There were four significant storms, which led to the new record. The first snowfall of the year on December 3-4 produced .42 inches of liquid and 5.0 inches of snow. St. Cloud got clipped by a huge Twin Cities blizzard on December 10-11. This storm dumped up to 20-21 inches in Red Wing and the eastern Twin Cities suburbs and led to the collapse of the Metrodome roof. The storm produced 0.38 inch of melted precipitation locked up in 5.3 inches of snow in St. Cloud. That 5.3 inches set a new December 11 record for daily snowfall. The third major precipitation event was on December 20, when 3.3 inches of snow and 0.53 inches of liquid fell on St. Cloud. Heavier snowfall totals fell in south central Minnesota and in St. Louis County.

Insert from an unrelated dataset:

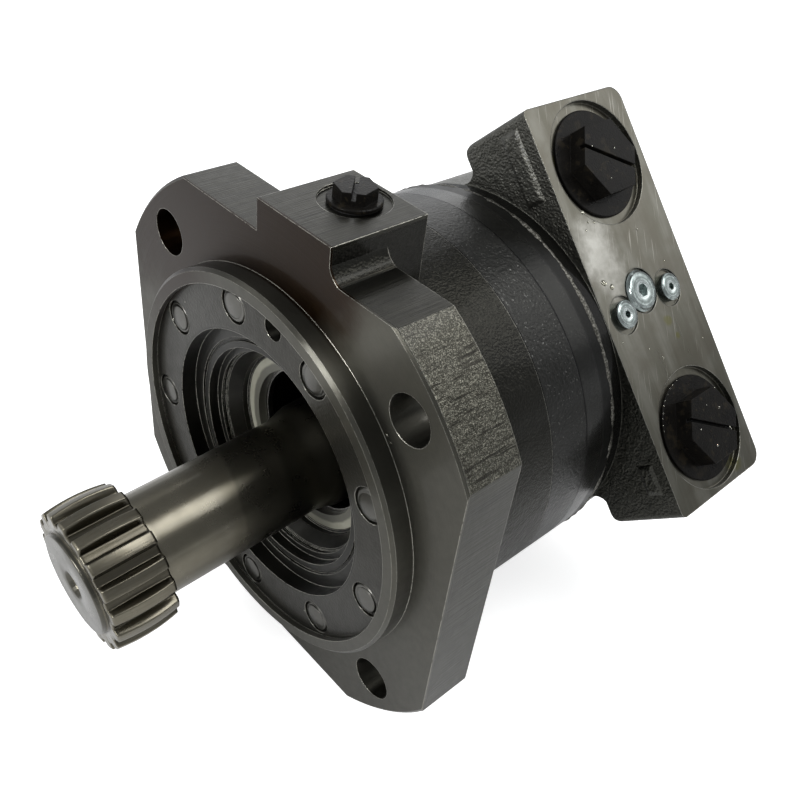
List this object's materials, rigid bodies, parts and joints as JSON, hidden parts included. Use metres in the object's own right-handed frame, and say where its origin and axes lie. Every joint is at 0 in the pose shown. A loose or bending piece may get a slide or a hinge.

However, the biggest precipitation event was, of all things, a heavy rainstorm on December 30. St. Cloud picked up .84 inch of straight rain, more than the normal rainfall for the entire month of December (0.69 inch). In fact, this rainstorm ranked as the third heaviest 24-hour December precipitation event in St. Cloud records, behind only the 1.07 inch on December 25, 1893 and the 0.91 inch on December 1, 1945. Heavy rain with some freezing rain fell in eastern Minnesota with over an inch of rain at Milaca (1.05 inch) and Mora (1.01 inch). While this was a rainstorm in eastern Minnesota, the December 30 storm dumped freezing rain, followed by blinding snow in eastern North Dakota and northwestern and west central Minnesota with a foot of snow falling in Fergus Falls. There were also 11 inches in Grand Rapids and a foot in Big Fork. The combination of zero visibility in whiteout conditions on roads with an undercovering of ice lead to a chain-reaction crash west of Fargo with several cars and trucks involved. Three other people died in fog-related problems, two in an airplane accident in central Minnesota and one pedestrian struck by a vehicle.

7th Snowiest December (Yawn!) Same As Last Year

Locked into much of that record December precipitation were 21.0 inches of snow, nearly 10 inches above the normal December snowfall of 8.6 inches. This snow tied last December for the 7th snowiest December in St. Cloud records and marked the third straight December cracking the 10 snowiest Decembers. Still, the snowiest December of 1927 remains unchallenged with 25.5 inches.

Believe it or not, St. Cloud only caught the edge of most of the major December snowfalls, as noted in the links to the storm dates above. For this reason, St. Cloud had only picked up 21.8 inches of snow through the end of December, while Duluth (53.7 inches), International Falls (47.7 inches), Fargo-Moorhead (45.2 inches), and Minneapolis-St. Paul (43.4 inches) have all had at least twice as much snow as St. Cloud.

It Was Cold, But....

The first two-thirds of December marked a major change from the mild November. The first 20 days of December were dominated by Canadian air masses, especially once a thick snowcover was established after the December 3-4 storm. Temperatures (avg. high 17.3°F; avg. low 2.0°F; mean temp. 9.7°F) were typical for or even colder than January.Temperatures averaged about seven degrees colder than normal. Six of the month's seven lows of zero or colder occurred in the first 20 days with a pair of lows in the minus teens. After having highs in the 40's both November 28 and 29 and an above freezing high on November 30, high temperatures only broke 30 twice in the first 27 days of December.

The last 11 days of the month, however, were marked by much milder conditions. In the wake of the December 20 storm, a lot of low-level moisture hung around the Northern Plains. This kept the air from cooling that much at night and eventually helped to keep high temperatures near or above normal during the day. The average temperature of 19.6°F (avg. high 26.1°F; avg. low 13.0°F) was typical of the first week of December and 7.7°F above normal. The overall December average temperature was 13.1°F, only 1.3°F colder than normal.

Even at its coldest, December 2010 couldn't approach December 2000, the last really cold December we have seen. The average temperature in December 2000 was 3.8°F, ranking it as the 3rd coldest December in St. Cloud records. That December had 20 days with a low of zero or colder, three days with a sub-zero high, and two days with a low of -20 or colder. More recently, December 2008 had 5 mornings with a low of -20 or colder.

Is There A Forecast Link, Meaning Can We Predict Seasonsin the Long Range?

Overall, the December trends worldwide are showing many of the signs of La Nina with cold and snowy conditions in the Northern Plains, heavy summer rains in Australia and New Zealand. But, as noted by this blog entry by someone who believes in long-range weather forecasting, linking weather around the world is more difficult, let alone finding a physical mechanism rather than just being pure statistics.